Paul Barnsley, Windspeaker Staff Writer, Toronto

Volume

20

Issue

7

Year

2002

Page 10

Only days after Windspeaker reported that a police cover-up was being alleged in the very public beating of a Native man in Toronto, two city police officers were arrested.

After a four-month investigation by members of Internal Affairs, the officers were charged on Sept. 26 with assaulting Ramsey Whitefish on June 2 in the Bloor Street West and Borden Street area of the city.

Roger Obonsawin, a member of the Aboriginal Peoples Council of Toronto, a group that complained about the slow pace of the investigation, said he was told that the decision to arrest and charge the officers was based on DNA evidence allegedly found on the officers' boots. Witnesses allege that Whitefish was kicked, stomped and punched by two police officers.

Charged with one count of assault each are police constables James Rowe and Dion Monahar, both of 14 Division. Rowe has been a member of the service for two years and Monahar for three. They were released from custody with conditions and will appear in court on Nov. 7.
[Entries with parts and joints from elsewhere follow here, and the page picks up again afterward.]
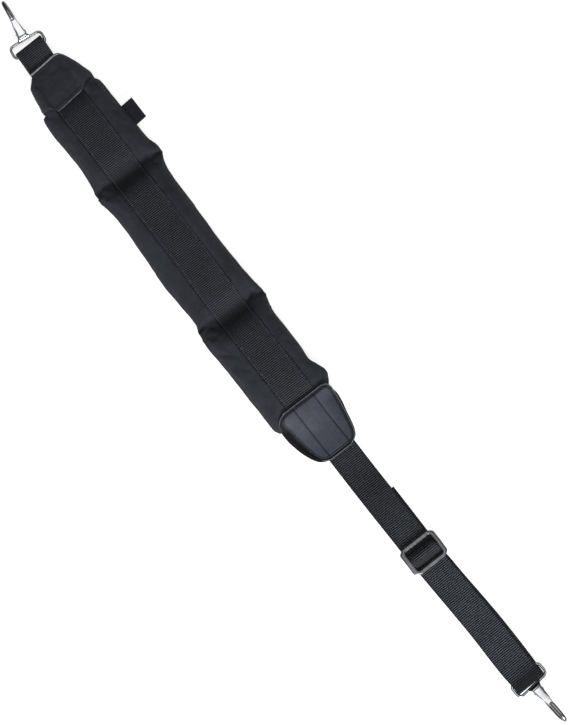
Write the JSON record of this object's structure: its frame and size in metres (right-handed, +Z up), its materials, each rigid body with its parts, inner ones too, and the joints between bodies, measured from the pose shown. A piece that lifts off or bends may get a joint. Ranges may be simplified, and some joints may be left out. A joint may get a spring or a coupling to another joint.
{
  "type": "golf bag shoulder strap",
  "caption": "Padded golf bag shoulder strap with a webbing strip, a capped end, a leather patch, a ladder slider and a snap hook on a webbing loop at each end.",
  "frame": {"origin": "centre of the strap's footprint box, on the surface it lies on", "axes": "+X along the strap from the hook at the capped end to the hook at the adjustable end, +Y across it towards the side label, +Z up through the webbing side"},
  "size_m": [1.0782, 0.112, 0.0249],
  "materials": {
    "pad_fabric": "matt padded cloth",
    "cap_fabric": "matt cloth",
    "backing_fabric": "matt cloth",
    "webbing": "ribbed webbing",
    "piping": "smooth corded edge",
    "patch_leather": "soft grained leather",
    "label_fabric": "woven label",
    "slider_plastic": "moulded gloss",
    "hook_chrome": "plated",
    "gate_chrome": "plated",
    "pin_chrome": "plated"
  },
  "bodies": {
    "strap": {"shoulder_pad": "pad_fabric", "pad_webbing": "webbing", "pad_end_cap": "cap_fabric", "end_piping": "piping", "upper_webbing_loop": "webbing", "end_patch": "patch_leather", "patch_backing": "backing_fabric", "adjuster_webbing": "webbing", "side_label": "label_fabric", "upper_hook": "hook_chrome", "upper_gate_pin": "pin_chrome", "lower_hook": "hook_chrome", "lower_gate_pin": "pin_chrome", "slider": "slider_plastic"},
    "upper_gate_body": {"upper_gate": "gate_chrome"},
    "lower_gate_body": {"lower_gate": "gate_chrome"}
  },
  "joints": [
    {"name": "upper_gate_hinge", "type": "hinge", "parent": "strap", "child": "upper_gate_body", "pos_m": [-0.49478, -0.00175, 0.00813], "axis": [-0.135, -0.9853, -0.1045], "range_deg": [0, 19], "stiffness_Nm_per_rad": 0.05, "springref_deg": -22.92},
    {"name": "lower_gate_hinge", "type": "hinge", "parent": "strap", "child": "lower_gate_body", "pos_m": [0.49454, 0.00349, 0.00813], "axis": [-0.0607, 0.9927, -0.1045], "range_deg": [0, 19], "stiffness_Nm_per_rad": 0.05, "springref_deg": -22.92}
  ]
}
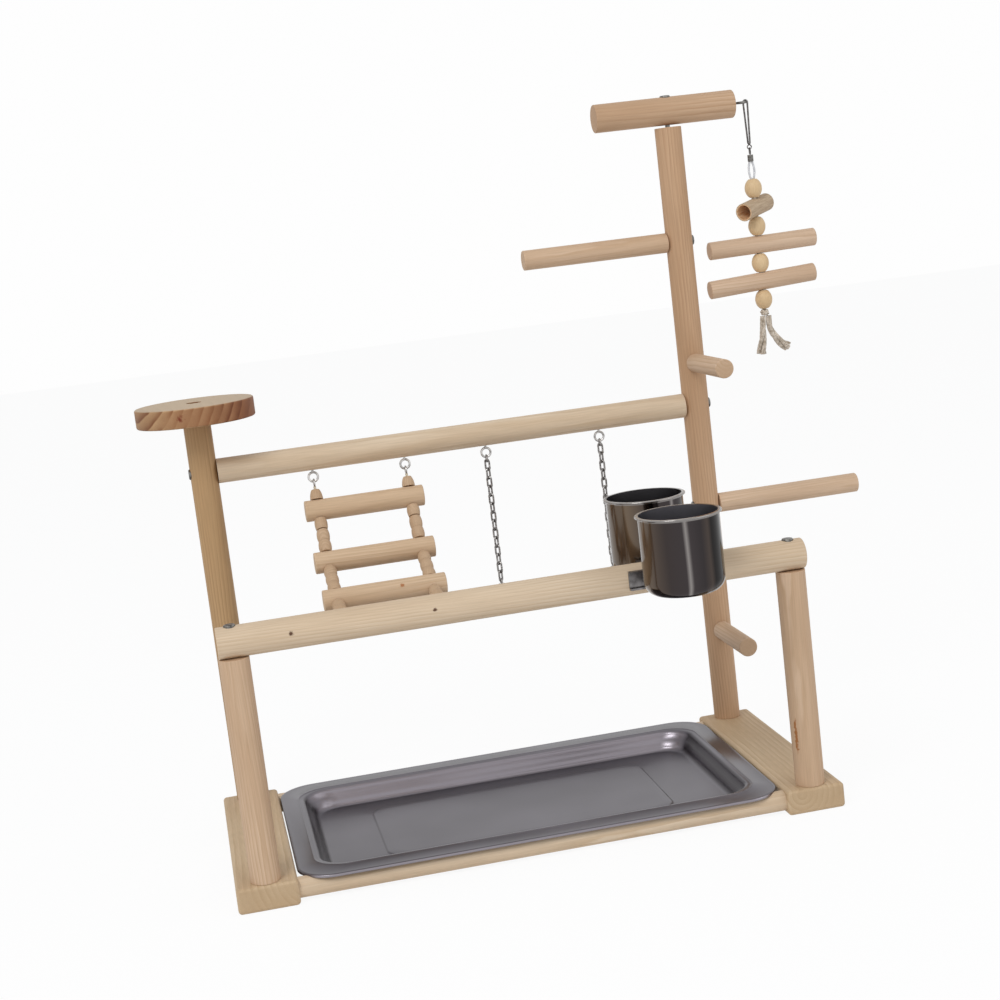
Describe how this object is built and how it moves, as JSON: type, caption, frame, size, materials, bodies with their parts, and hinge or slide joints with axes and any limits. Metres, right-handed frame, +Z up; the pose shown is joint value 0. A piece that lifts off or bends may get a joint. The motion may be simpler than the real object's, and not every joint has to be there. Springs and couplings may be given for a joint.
{
  "type": "parrot play stand",
  "caption": "Table-top wooden play stand for parrots: dowel frame with perches, a round platform, steel cups and tray, a rung bridge, a chain swing and a hanging chew toy.",
  "frame": {"origin": "on the floor, at the centre of the rectangle that the two base blocks span", "axes": "+X to the right and +Y to the back as seen from the side with the front cup, +Z up"},
  "size_m": [0.6242, 0.3437, 0.574],
  "materials": {
    "pale_pine": "sanded bare pine",
    "post_pine": "sanded bare pine, warmer in tone",
    "block_pine": "sanded bare pine with end grain",
    "platform_wood": "sanded wood with strong growth rings",
    "bead_wood": "turned wood",
    "toy_bead_wood": "turned wood",
    "toy_stick_wood": "sanded wood",
    "toy_tube_wood": "bare bark-coloured wood tube",
    "tray_steel": "satin",
    "cup_steel": "polished",
    "bracket_steel": "satin",
    "zinc_hardware": "bright zinc",
    "chain_steel": "bright nickel",
    "cotton_rope": "twisted cotton",
    "clear_cord": "clear nylon"
  },
  "bodies": {
    "root": {"base_block_left": "block_pine", "base_block_right": "block_pine", "front_tray_dowel": "post_pine", "rear_tray_dowel": "post_pine", "post_front_left": "post_pine", "post_front_right": "post_pine", "post_rear_left": "post_pine", "post_rear_right": "post_pine", "front_rail": "pale_pine", "upper_rail": "pale_pine", "top_perch": "post_pine", "top_perch_screw": "zinc_hardware", "left_perch": "pale_pine", "right_perch": "pale_pine", "upper_peg": "pale_pine", "lower_peg": "pale_pine", "perch_platform": "platform_wood", "platform_bolt": "zinc_hardware", "frame_screws": "zinc_hardware", "ladder_screw_eyes_upper": "zinc_hardware", "ladder_screw_eyes_lower": "zinc_hardware", "swing_screw_eyes": "zinc_hardware", "toy_screw_eye": "zinc_hardware", "front_cup_bracket": "bracket_steel", "rear_cup_bracket": "bracket_steel", "cup_bracket_bolts": "zinc_hardware", "cup_bracket_nuts": "zinc_hardware"},
    "tray": {"tray": "tray_steel"},
    "front_cup": {"front_cup": "cup_steel"},
    "rear_cup": {"rear_cup": "cup_steel"},
    "ladder_upper": {"ladder_hooks_upper": "zinc_hardware", "ladder_strings_upper": "cotton_rope", "ladder_beads_upper": "bead_wood", "ladder_rung_1": "pale_pine"},
    "ladder_middle": {"ladder_strings_middle": "cotton_rope", "ladder_beads_middle": "bead_wood", "ladder_rung_2": "pale_pine", "ladder_rung_3": "pale_pine", "ladder_rung_4": "pale_pine"},
    "ladder_lower": {"ladder_strings_lower": "cotton_rope", "ladder_beads_lower": "bead_wood", "ladder_rung_5": "pale_pine", "ladder_hooks_lower": "zinc_hardware"},
    "swing_chains": {"swing_chain_left": "chain_steel", "swing_chain_right": "chain_steel"},
    "swing_perch": {"swing_perch": "pale_pine", "swing_perch_eyes": "zinc_hardware"},
    "toy_hook": {"toy_snap_hook": "zinc_hardware"},
    "toy_string": {"toy_link": "zinc_hardware", "toy_ferrule": "zinc_hardware", "toy_loop": "clear_cord", "toy_beads": "toy_bead_wood", "toy_rope": "cotton_rope", "toy_knot": "cotton_rope", "toy_tail_left": "cotton_rope", "toy_tail_right": "cotton_rope"},
    "toy_tube": {"toy_tube": "toy_tube_wood"},
    "toy_upper_stick": {"toy_stick_upper": "toy_stick_wood"},
    "toy_lower_stick": {"toy_stick_lower": "toy_stick_wood"}
  },
  "joints": [
    {"name": "tray_lift", "type": "slide", "parent": "root", "child": "tray", "axis": [0, 0, 1], "range_m": [0, 0.06]},
    {"name": "front_cup_lift", "type": "slide", "parent": "root", "child": "front_cup", "axis": [0, 0, 1], "range_m": [0, 0.03]},
    {"name": "rear_cup_lift", "type": "slide", "parent": "root", "child": "rear_cup", "axis": [0, 0, 1], "range_m": [0, 0.03]},
    {"name": "ladder_sway", "type": "hinge", "parent": "root", "child": "ladder_upper", "pos_m": [-0.086, 0.107, 0.2855], "axis": [1, 0, 0], "range_deg": [-6, 6], "stiffness_Nm_per_rad": 0.1, "springref_deg": 2.66},
    {"name": "ladder_upper_bend", "type": "hinge", "parent": "ladder_upper", "child": "ladder_middle", "pos_m": [-0.086, 0.08609, 0.24613], "axis": [1, 0, 0], "range_deg": [-8.7, 8.7]},
    {"name": "ladder_lower_bend", "type": "hinge", "parent": "ladder_middle", "child": "ladder_lower", "pos_m": [-0.086, -0.05216, 0.19159], "axis": [1, 0, 0], "range_deg": [-9.7, 9.7]},
    {"name": "swing_sway", "type": "hinge", "parent": "root", "child": "swing_chains", "pos_m": [0.07575, 0.107, 0.2855], "axis": [1, 0, 0], "range_deg": [-60, 60]},
    {"name": "swing_perch_tilt", "type": "hinge", "parent": "swing_chains", "child": "swing_perch", "pos_m": [0.07575, 0.107, 0.17275], "axis": [1, 0, 0], "range_deg": [-45, 45]},
    {"name": "toy_sway", "type": "hinge", "parent": "root", "child": "toy_hook", "pos_m": [0.288, 0.107, 0.5608], "axis": [0, 1, 0], "range_deg": [-40, 3]},
    {"name": "toy_string_sway", "type": "hinge", "parent": "toy_hook", "child": "toy_string", "pos_m": [0.288, 0.107, 0.5207], "axis": [1, 0, 0], "range_deg": [-45, 45]},
    {"name": "toy_tube_spin", "type": "hinge", "parent": "toy_string", "child": "toy_tube", "pos_m": [0.288, 0.107, 0.4703], "axis": [0, 0, 1], "continuous": true},
    {"name": "toy_upper_stick_spin", "type": "hinge", "parent": "toy_string", "child": "toy_upper_stick", "pos_m": [0.288, 0.107, 0.4378], "axis": [0, 0, 1], "continuous": true},
    {"name": "toy_lower_stick_spin", "type": "hinge", "parent": "toy_string", "child": "toy_lower_stick", "pos_m": [0.288, 0.107, 0.4057], "axis": [0, 0, 1], "continuous": true}
  ],
  "couplings": [
    {"joint": "ladder_upper_bend", "follows": "ladder_sway", "ratio": -1.4285},
    {"joint": "ladder_lower_bend", "follows": "ladder_sway", "ratio": 1.5956}
  ]
}
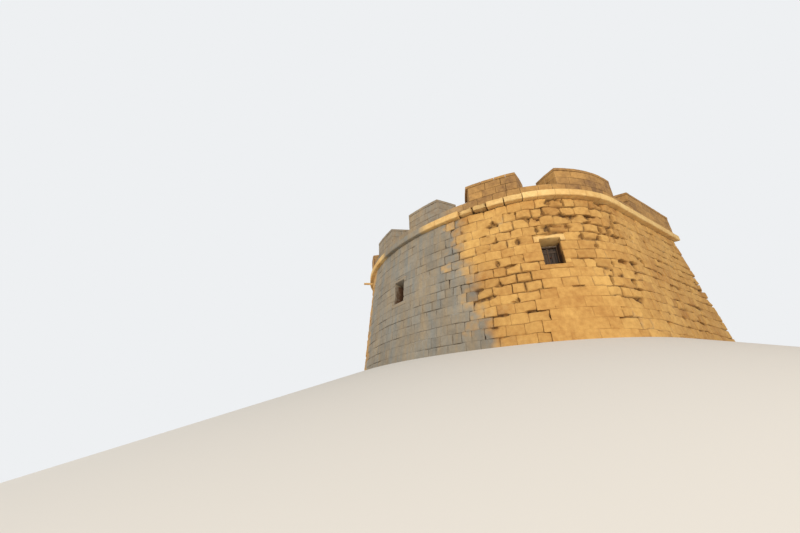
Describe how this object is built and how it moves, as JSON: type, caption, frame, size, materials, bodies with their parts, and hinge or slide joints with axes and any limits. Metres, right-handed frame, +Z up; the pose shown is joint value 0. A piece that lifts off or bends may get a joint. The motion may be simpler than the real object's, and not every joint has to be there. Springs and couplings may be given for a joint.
{
  "type": "martello tower",
  "caption": "Squat coastal gun tower with a hoof-shaped plan, battered ashlar walls, a cordon, a parapet with splayed gun embrasures, shuttered windows and a vaulted gun deck.",
  "frame": {"origin": "on the ground under the gate wall, on the plan's axis, at the centre of the cordon's front arc", "axes": "+Z up, -Y towards the nose of the hoof, +X towards the right side seen from the sea"},
  "size_m": [17.0012, 13.0045, 7.31],
  "materials": {
    "ashlar": "weathered, matt",
    "parapet_stone": "weathered, matt",
    "dressed_stone": "dressed, matt",
    "paving_stone": "worn, matt",
    "rubble": "rough, matt",
    "timber": "weathered boards",
    "iron": "rusted"
  },
  "bodies": {
    "root": {"wall_nose": "ashlar", "wall_bow_left": "ashlar", "wall_bow_right": "ashlar", "wall_shoulder_left": "ashlar", "wall_shoulder_right": "ashlar", "wall_flank_left": "ashlar", "wall_flank_right": "ashlar", "wall_heel_left": "ashlar", "wall_heel_right": "ashlar", "gate_pier_left": "ashlar", "gate_pier_right": "ashlar", "gate_sill_wall": "ashlar", "gate_head_wall": "ashlar", "deck_vault": "ashlar", "parapet_front": "parapet_stone", "parapet_shoulder_left": "parapet_stone", "parapet_shoulder_right": "parapet_stone", "parapet_flank_left": "parapet_stone", "parapet_flank_right": "parapet_stone", "parapet_rear": "parapet_stone", "merlon_nose_left": "parapet_stone", "merlon_nose_right": "parapet_stone", "merlon_bow_left": "parapet_stone", "merlon_bow_right": "parapet_stone", "merlon_shoulder_left": "parapet_stone", "merlon_shoulder_right": "parapet_stone", "merlon_flank_left": "parapet_stone", "merlon_flank_right": "parapet_stone", "rear_merlons": "parapet_stone", "cordon_front": "dressed_stone", "cordon_shoulder_left": "dressed_stone", "cordon_shoulder_right": "dressed_stone", "cordon_flank_left": "dressed_stone", "cordon_flank_right": "dressed_stone", "cordon_rear": "dressed_stone", "window_stones": "dressed_stone", "gate_surround": "dressed_stone", "waterspout": "dressed_stone", "chamber_floor": "paving_stone", "deck_paving": "paving_stone", "rubble_core": "rubble", "window_frames": "timber", "window_shutters": "timber", "gate_door": "timber", "iron_rod": "iron"}
  },
  "joints": []
}
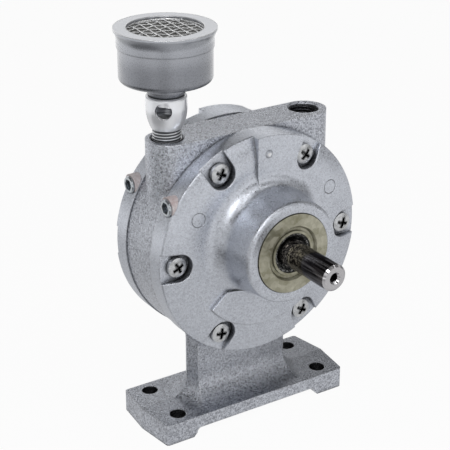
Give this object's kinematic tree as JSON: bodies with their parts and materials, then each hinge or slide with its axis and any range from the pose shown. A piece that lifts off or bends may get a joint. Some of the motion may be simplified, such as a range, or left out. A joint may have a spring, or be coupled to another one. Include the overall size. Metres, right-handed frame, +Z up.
{
  "type": "air vane motor",
  "caption": "Foot mounted rotary vane air motor with eccentric slotted rotor, sliding vanes, domed end caps, plain output shaft, top ports and an exhaust muffler",
  "frame": {"origin": "middle of the four foot holes, on the foot's underside", "axes": "+X along the foot, -Y out along the output shaft, +Z up"},
  "size_m": [0.1168, 0.1163, 0.202],
  "materials": {
    "body_cast": "sand cast, rough",
    "cap_cast": "cast, fine grain, satin",
    "rotor_steel": "ground",
    "shaft_steel": "ground, polished",
    "vane_composite": "machined composite",
    "bearing_steel": "ground",
    "cage_steel": "pressed sheet",
    "seal_metal": "yellow plated sheet, mottled",
    "seal_rubber": "moulded rubber",
    "screw_zinc": "zinc plated",
    "plug_zinc": "zinc plated",
    "sealant": "dried thread sealant",
    "stem_zinc": "bright zinc",
    "muffler_satin": "satin silver",
    "screen_wire": "woven wire",
    "felt": "felt"
  },
  "bodies": {
    "housing": {"motor_body": "body_cast", "front_cap": "cap_cast", "rear_cap": "cap_cast", "seal_case": "seal_metal", "seal_lip": "seal_rubber", "seal_spring": "bearing_steel", "rear_bearing_cover": "screw_zinc", "wave_spring": "bearing_steel", "front_bearing_outer_ring": "bearing_steel", "rear_bearing_outer_ring": "bearing_steel", "front_plug": "plug_zinc", "rear_plug": "plug_zinc", "front_plug_sealant": "sealant", "rear_plug_sealant": "sealant", "muffler_stem": "stem_zinc", "muffler_tube": "stem_zinc", "muffler_cup": "muffler_satin", "muffler_lid": "muffler_satin", "muffler_screen": "screen_wire", "muffler_felt": "felt", "front_screw_1": "screw_zinc", "front_screw_2": "screw_zinc", "front_screw_3": "screw_zinc", "front_screw_4": "screw_zinc", "front_screw_5": "screw_zinc", "front_screw_6": "screw_zinc", "rear_screw_1": "screw_zinc", "rear_screw_2": "screw_zinc", "rear_screw_3": "screw_zinc", "rear_screw_4": "screw_zinc", "rear_screw_5": "screw_zinc", "rear_screw_6": "screw_zinc", "front_dowel_1": "bearing_steel", "front_dowel_2": "bearing_steel", "rear_dowel_1": "bearing_steel", "rear_dowel_2": "bearing_steel"},
    "rotor_group": {"rotor": "rotor_steel", "shaft": "shaft_steel", "front_bearing_inner_ring": "bearing_steel", "rear_bearing_inner_ring": "bearing_steel"},
    "front_cage_set": {"front_bearing_balls": "bearing_steel", "front_bearing_cage": "cage_steel"},
    "rear_cage_set": {"rear_bearing_balls": "bearing_steel", "rear_bearing_cage": "cage_steel"},
    "vane_1_body": {"vane_1": "vane_composite"},
    "vane_2_body": {"vane_2": "vane_composite"},
    "vane_3_body": {"vane_3": "vane_composite"},
    "vane_4_body": {"vane_4": "vane_composite"}
  },
  "joints": [
    {"name": "rotor_spin", "type": "hinge", "parent": "housing", "child": "rotor_group", "pos_m": [0, -0.0016, 0.1002], "axis": [0, -1, 0], "continuous": true},
    {"name": "front_cage_spin", "type": "hinge", "parent": "housing", "child": "front_cage_set", "pos_m": [0, -0.0304, 0.1002], "axis": [0, -1, 0], "continuous": true},
    {"name": "rear_cage_spin", "type": "hinge", "parent": "housing", "child": "rear_cage_set", "pos_m": [0, 0.0272, 0.1002], "axis": [0, -1, 0], "continuous": true},
    {"name": "vane_1_slide", "type": "slide", "parent": "rotor_group", "child": "vane_1_body", "axis": [0.7071, 0, 0.7071], "range_m": [0, 0.00145]},
    {"name": "vane_2_slide", "type": "slide", "parent": "rotor_group", "child": "vane_2_body", "axis": [-0.7071, 0, 0.7071], "range_m": [0, 0.00145]},
    {"name": "vane_3_slide", "type": "slide", "parent": "rotor_group", "child": "vane_3_body", "axis": [0.7071, 0, 0.7071], "range_m": [-0.0084, 0]},
    {"name": "vane_4_slide", "type": "slide", "parent": "rotor_group", "child": "vane_4_body", "axis": [0.7071, 0, -0.7071], "range_m": [0, 0.00145]}
  ],
  "couplings": [
    {"joint": "front_cage_spin", "follows": "rotor_spin", "ratio": 0.3812},
    {"joint": "rear_cage_spin", "follows": "rotor_spin", "ratio": 0.3812}
  ]
}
At the time of their arrest the officers were suspended from duty with pay in accordance with the province's Police Services Act.

Obonsawin said members of his council believe the arrests should have been made long ago.

"The whole thing hinged on the DNA evidence. We were pushing that they didn't need to wait for that evidence because they had 13 eyewitnesses," he said.

Native people in the city have also questioned the charges, saying assault causing bodily harm, a more serious charge, would have been more appropriate.